Autor Pedro Lenz selber hat übrigens seinen Auftritt nach gerade mal fünfeinhalb Minuten. Er spielt jenen Franzosen, mit dessen Erscheinen das ganze Elend des Helden… aber lassen wir das. Es genügt zu wissen, dass der Autor am Elend seiner Figur mitschuldig ist und sich über die Dreharbeiten zumindest indirekt dazu bekennt.
Von Sabine Boss kennt man vor allem funktional effiziente deutschschweizerische Komödien wie das Giaccobbo-Vehikel Ernstfall in Havanna oder das Kornkreis-Garn Das Geheimnis von Murk, welche keinen Zweifel daran liessen, dass da eine exzellente Handwerkerin werkt. Aber mit diesem Goalie macht Sabine Boss unmissverständlich klar, dass auch bei ihr Herz, Verstand und Können durchaus flugtauglich kombinierbar sind.

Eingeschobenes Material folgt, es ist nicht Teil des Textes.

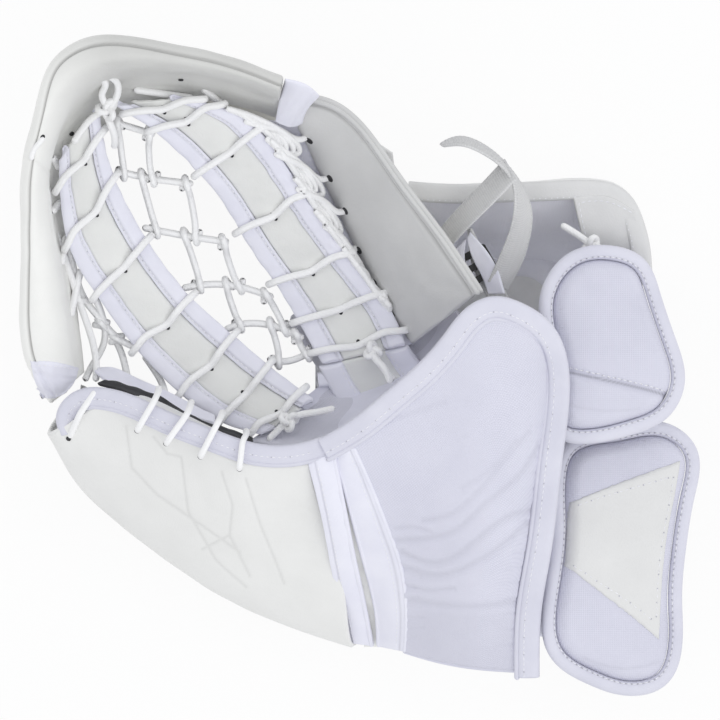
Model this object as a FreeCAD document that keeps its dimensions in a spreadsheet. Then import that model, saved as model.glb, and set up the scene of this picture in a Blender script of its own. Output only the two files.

Es gälte nun noch, der Freude über das Spiel von Marcus Signer Ausdruck zu verleihen. Und der Begeisterug über die liebevolle 80er-Jahre Provinz-Ausstattung, die einen glücklich in ein nostalgisch brütendes heulendes Elend stürzen könnte. Aber davon soll sich doch bitte jede und jeder selber überzeugen. Und liebe Kinder: Die 80er Jahre, die waren wirklich so. Nicht nur, aber auch.